Aim of the exercise => Go through the material below, count the lines with the word "this", and reply with the count alone.

Data rows =>
============

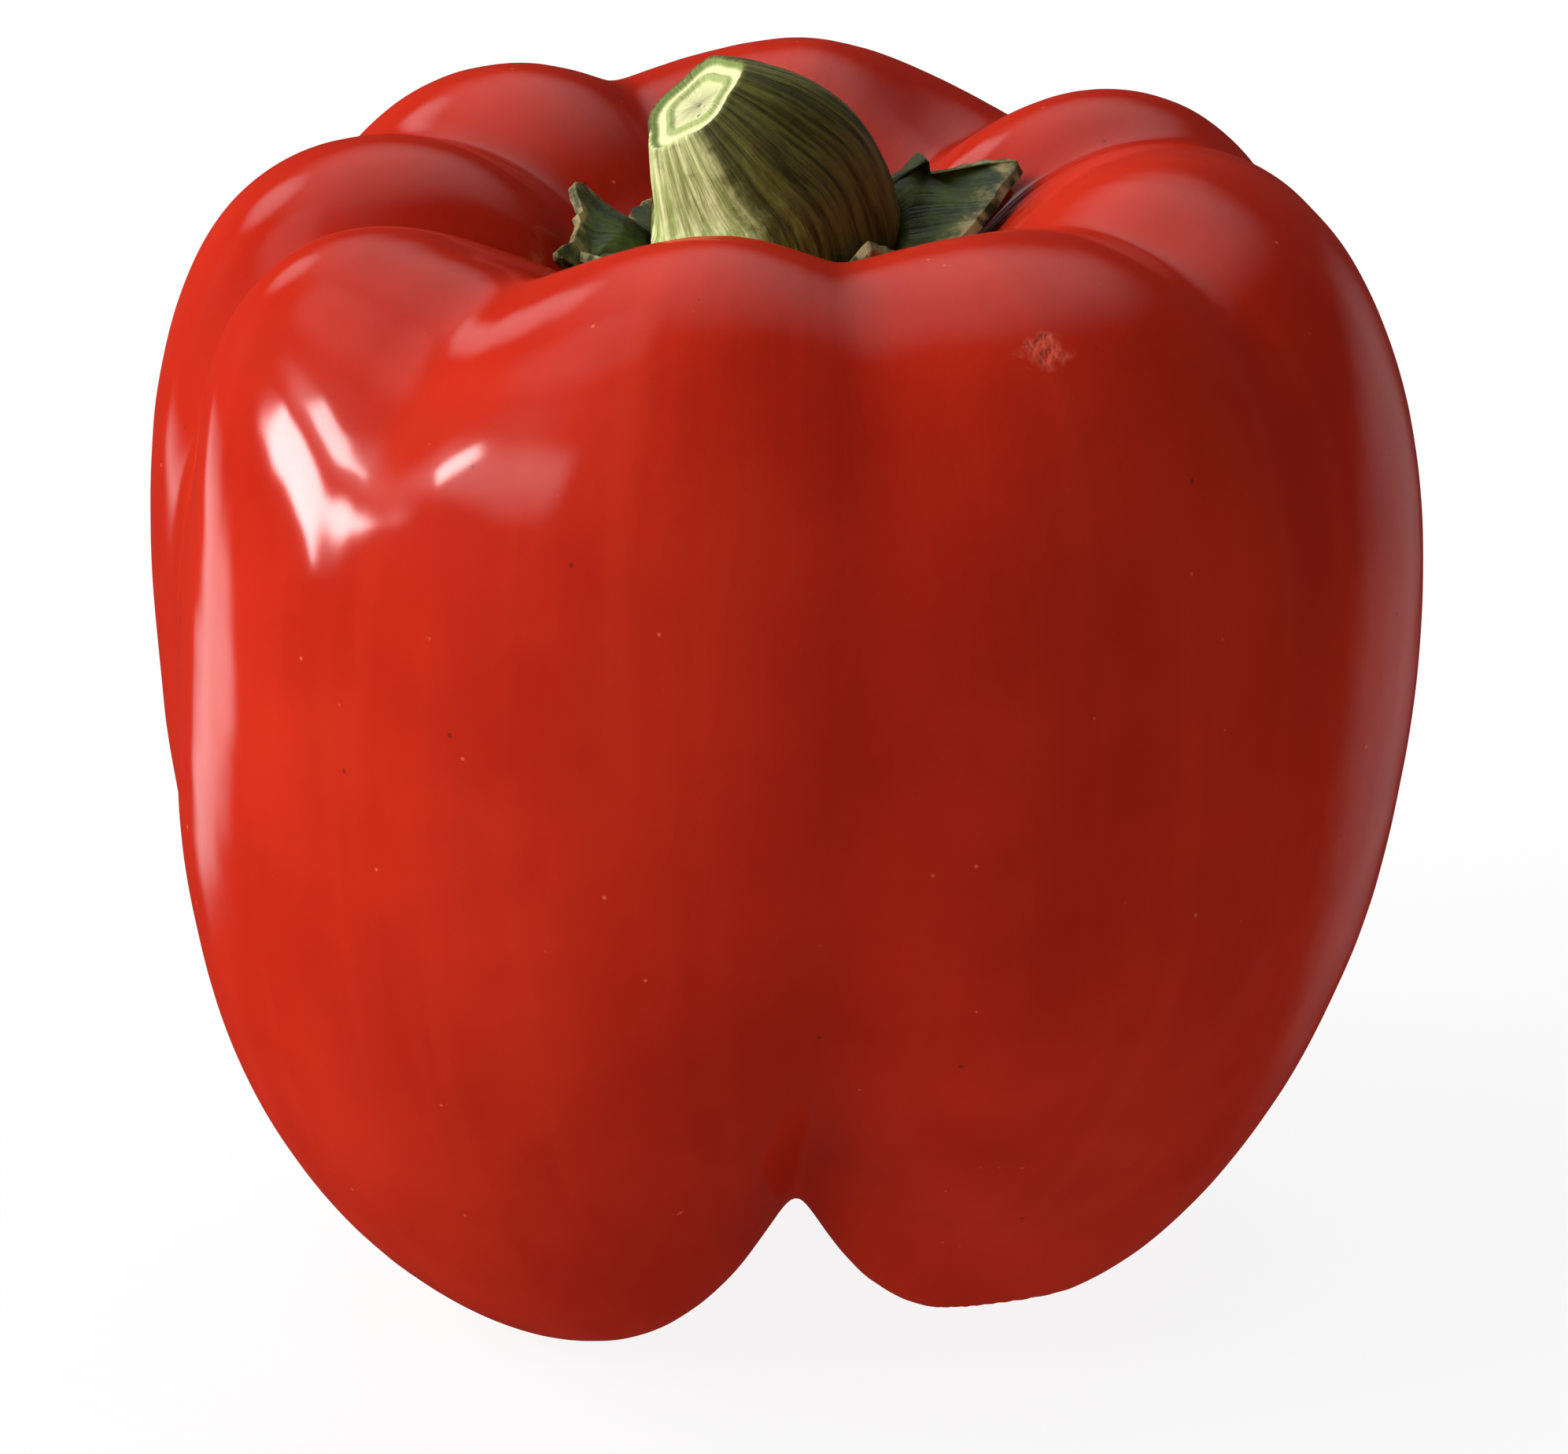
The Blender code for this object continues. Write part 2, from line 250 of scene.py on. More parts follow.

============

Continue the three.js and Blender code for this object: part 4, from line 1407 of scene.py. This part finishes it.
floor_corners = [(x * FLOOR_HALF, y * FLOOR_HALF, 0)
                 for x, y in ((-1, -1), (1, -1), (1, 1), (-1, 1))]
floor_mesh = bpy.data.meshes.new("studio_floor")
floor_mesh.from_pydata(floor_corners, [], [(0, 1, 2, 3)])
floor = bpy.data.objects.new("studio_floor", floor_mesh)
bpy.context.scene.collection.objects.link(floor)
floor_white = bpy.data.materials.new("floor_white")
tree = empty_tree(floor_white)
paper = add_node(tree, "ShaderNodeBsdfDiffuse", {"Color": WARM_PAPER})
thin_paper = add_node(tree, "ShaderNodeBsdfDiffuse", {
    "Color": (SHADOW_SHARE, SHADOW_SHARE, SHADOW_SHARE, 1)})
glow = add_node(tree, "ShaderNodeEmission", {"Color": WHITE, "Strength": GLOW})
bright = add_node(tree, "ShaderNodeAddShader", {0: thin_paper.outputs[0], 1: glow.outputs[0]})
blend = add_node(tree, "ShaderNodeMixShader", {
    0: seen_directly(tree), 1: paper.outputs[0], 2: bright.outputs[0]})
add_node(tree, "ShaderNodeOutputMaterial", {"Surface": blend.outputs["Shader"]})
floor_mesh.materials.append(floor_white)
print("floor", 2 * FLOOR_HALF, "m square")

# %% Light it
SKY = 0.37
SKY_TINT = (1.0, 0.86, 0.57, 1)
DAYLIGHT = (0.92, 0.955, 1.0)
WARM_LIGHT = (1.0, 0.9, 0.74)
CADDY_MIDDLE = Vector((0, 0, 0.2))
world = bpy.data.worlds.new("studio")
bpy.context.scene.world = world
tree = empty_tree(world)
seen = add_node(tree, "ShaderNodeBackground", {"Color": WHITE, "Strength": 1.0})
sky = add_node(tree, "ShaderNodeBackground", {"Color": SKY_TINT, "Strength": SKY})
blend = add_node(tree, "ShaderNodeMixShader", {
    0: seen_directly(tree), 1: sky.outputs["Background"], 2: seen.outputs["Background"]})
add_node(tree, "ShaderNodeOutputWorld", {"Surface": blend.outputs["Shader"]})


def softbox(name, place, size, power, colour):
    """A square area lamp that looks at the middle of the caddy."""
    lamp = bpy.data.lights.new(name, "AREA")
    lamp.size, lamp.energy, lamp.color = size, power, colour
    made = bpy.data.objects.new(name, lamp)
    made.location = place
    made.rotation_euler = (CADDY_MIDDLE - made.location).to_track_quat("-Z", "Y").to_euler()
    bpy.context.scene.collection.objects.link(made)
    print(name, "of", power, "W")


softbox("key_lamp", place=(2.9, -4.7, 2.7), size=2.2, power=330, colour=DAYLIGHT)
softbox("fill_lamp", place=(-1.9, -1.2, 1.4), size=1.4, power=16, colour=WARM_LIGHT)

============

Response => 2